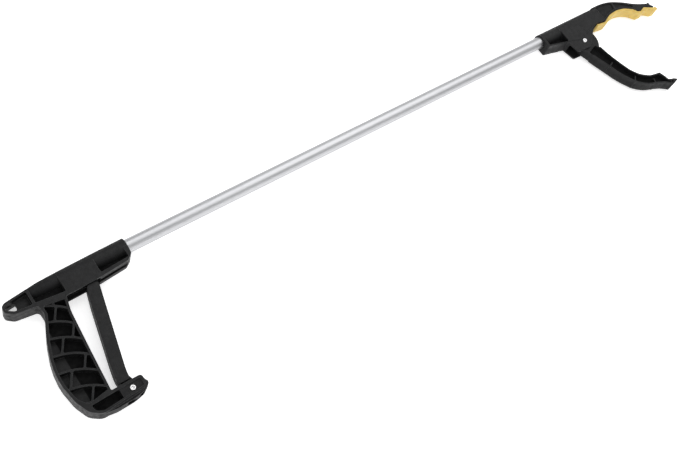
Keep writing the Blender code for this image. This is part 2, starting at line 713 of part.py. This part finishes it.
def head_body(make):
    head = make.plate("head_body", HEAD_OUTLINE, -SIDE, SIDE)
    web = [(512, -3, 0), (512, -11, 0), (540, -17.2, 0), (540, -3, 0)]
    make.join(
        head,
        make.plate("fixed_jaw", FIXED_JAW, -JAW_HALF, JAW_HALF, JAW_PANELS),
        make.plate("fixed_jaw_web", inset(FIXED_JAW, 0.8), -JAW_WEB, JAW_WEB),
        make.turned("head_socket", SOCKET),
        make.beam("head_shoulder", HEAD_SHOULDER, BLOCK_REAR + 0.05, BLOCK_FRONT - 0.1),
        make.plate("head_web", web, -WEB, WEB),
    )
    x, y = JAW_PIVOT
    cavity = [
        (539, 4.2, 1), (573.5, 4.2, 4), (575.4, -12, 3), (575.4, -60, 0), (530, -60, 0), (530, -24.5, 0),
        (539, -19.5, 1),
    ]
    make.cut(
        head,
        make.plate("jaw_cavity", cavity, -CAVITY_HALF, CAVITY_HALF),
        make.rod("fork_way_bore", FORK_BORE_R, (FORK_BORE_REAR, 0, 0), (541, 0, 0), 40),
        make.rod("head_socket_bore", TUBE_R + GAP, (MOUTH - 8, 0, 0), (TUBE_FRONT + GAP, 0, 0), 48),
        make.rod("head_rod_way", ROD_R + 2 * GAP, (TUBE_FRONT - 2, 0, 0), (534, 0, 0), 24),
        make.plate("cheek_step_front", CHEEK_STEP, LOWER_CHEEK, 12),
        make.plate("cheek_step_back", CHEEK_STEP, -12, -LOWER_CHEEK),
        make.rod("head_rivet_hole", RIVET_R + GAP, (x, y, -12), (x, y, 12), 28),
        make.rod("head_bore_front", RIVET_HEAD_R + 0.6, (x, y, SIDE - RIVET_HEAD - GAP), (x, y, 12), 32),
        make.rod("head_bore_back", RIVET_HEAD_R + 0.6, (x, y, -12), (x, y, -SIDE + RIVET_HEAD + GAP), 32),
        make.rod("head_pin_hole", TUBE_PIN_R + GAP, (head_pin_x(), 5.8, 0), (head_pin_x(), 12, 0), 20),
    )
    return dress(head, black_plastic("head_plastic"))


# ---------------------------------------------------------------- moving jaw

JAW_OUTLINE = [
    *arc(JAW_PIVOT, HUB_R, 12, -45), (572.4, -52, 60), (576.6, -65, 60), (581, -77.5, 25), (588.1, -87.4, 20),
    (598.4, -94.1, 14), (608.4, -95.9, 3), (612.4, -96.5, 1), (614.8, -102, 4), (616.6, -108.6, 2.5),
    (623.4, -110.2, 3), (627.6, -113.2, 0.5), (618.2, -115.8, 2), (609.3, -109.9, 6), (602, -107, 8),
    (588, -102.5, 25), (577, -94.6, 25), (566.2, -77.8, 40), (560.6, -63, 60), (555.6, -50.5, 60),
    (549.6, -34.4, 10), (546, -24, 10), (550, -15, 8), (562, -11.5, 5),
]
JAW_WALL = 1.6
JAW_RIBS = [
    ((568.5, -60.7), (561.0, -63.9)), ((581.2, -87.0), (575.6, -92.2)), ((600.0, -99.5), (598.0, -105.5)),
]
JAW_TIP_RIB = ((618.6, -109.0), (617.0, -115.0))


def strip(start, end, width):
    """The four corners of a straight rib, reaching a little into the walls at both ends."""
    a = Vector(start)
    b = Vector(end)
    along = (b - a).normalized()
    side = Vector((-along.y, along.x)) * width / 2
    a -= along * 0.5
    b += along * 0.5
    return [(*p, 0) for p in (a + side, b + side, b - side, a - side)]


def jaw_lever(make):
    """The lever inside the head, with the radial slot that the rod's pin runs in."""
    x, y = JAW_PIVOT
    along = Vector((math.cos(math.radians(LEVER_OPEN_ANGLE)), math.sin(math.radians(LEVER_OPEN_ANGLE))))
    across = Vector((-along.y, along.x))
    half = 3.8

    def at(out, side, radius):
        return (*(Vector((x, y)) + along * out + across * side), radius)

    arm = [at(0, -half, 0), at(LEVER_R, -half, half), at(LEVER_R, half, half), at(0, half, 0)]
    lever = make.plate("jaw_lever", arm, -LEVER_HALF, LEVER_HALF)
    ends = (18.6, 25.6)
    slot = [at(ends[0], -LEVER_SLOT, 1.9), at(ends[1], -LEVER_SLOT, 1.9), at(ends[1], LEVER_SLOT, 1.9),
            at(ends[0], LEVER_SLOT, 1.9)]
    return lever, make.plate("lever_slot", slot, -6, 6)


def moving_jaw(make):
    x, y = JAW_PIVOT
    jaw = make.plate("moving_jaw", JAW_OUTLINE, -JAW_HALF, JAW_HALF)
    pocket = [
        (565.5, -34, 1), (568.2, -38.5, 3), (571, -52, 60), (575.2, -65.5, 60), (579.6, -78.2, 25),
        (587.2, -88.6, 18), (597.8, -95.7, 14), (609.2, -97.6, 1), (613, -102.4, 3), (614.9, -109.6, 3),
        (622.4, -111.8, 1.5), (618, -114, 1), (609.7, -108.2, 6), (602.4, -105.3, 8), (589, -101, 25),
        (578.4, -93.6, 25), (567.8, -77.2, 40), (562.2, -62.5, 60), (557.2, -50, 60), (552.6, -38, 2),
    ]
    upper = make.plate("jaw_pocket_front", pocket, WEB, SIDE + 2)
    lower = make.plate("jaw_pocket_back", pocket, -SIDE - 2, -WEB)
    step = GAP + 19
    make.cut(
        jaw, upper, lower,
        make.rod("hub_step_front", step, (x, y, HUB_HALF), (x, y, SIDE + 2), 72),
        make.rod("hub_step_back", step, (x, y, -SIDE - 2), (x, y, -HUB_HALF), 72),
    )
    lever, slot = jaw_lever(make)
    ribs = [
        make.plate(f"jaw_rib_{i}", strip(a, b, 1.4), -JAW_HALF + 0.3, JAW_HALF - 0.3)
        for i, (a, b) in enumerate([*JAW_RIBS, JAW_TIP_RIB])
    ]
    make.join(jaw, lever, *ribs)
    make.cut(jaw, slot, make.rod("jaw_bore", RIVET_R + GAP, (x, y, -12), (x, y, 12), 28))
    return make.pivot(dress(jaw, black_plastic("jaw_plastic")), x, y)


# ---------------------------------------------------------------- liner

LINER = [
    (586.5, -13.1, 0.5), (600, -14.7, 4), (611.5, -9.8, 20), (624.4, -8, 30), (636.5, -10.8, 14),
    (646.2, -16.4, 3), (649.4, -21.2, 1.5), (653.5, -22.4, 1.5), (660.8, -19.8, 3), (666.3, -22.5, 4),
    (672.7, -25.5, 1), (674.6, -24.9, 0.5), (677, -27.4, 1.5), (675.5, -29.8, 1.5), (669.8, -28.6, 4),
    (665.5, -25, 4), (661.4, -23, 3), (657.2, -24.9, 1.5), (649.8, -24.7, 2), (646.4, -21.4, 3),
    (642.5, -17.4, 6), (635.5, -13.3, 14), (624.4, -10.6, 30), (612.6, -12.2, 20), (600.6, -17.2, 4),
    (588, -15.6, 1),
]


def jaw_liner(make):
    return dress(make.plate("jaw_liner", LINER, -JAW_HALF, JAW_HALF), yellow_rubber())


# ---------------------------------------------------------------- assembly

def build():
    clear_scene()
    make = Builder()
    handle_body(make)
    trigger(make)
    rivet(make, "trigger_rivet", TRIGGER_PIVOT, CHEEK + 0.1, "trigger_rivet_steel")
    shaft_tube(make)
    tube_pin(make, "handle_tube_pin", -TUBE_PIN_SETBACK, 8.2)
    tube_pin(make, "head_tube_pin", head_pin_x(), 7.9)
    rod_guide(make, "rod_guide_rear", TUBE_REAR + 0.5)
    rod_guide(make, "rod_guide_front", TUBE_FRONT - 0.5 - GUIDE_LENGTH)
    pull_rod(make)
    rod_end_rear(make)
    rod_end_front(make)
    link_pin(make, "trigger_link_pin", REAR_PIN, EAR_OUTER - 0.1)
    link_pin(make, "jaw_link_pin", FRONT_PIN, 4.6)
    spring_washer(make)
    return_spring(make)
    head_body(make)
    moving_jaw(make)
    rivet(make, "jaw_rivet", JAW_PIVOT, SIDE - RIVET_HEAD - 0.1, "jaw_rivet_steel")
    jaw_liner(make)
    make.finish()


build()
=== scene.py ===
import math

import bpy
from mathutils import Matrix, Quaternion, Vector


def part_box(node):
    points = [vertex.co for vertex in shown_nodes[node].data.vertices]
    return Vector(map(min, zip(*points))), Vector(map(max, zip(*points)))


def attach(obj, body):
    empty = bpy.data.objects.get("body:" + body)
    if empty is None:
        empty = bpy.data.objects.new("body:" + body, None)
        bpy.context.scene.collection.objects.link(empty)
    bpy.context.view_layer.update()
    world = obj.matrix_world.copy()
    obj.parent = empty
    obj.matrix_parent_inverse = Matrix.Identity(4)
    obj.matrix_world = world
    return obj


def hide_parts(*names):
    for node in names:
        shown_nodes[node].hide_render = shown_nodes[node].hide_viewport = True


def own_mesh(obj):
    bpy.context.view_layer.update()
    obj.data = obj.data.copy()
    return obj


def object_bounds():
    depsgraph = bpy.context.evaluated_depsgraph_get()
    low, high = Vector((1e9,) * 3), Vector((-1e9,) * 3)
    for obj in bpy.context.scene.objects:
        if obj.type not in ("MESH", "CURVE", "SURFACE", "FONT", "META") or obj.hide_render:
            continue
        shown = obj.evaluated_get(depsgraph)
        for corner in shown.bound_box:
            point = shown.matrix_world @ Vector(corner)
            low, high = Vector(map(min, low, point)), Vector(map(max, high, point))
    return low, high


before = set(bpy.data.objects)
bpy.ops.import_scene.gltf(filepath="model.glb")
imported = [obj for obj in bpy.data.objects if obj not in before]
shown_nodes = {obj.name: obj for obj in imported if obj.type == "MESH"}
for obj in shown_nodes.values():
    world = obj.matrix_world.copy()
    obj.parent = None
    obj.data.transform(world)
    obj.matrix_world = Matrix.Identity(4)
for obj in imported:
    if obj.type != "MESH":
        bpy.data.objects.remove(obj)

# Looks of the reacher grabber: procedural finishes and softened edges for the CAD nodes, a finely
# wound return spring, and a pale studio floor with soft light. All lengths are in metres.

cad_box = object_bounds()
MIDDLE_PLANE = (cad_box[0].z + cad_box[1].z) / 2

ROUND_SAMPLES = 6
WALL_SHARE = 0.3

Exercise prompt
Emit only the lines from the one containing "shown_nodes[node].hide_render = shown_nodes[node].hide_viewport" through the one containing "obj.parent = None", copied exactly.

Solution to the exercise
        shown_nodes[node].hide_render = shown_nodes[node].hide_viewport = True


def own_mesh(obj):
    bpy.context.view_layer.update()
    obj.data = obj.data.copy()
    return obj


def object_bounds():
    depsgraph = bpy.context.evaluated_depsgraph_get()
    low, high = Vector((1e9,) * 3), Vector((-1e9,) * 3)
    for obj in bpy.context.scene.objects:
        if obj.type not in ("MESH", "CURVE", "SURFACE", "FONT", "META") or obj.hide_render:
            continue
        shown = obj.evaluated_get(depsgraph)
        for corner in shown.bound_box:
            point = shown.matrix_world @ Vector(corner)
            low, high = Vector(map(min, low, point)), Vector(map(max, high, point))
    return low, high


before = set(bpy.data.objects)
bpy.ops.import_scene.gltf(filepath="model.glb")
imported = [obj for obj in bpy.data.objects if obj not in before]
shown_nodes = {obj.name: obj for obj in imported if obj.type == "MESH"}
for obj in shown_nodes.values():
    world = obj.matrix_world.copy()
    obj.parent = None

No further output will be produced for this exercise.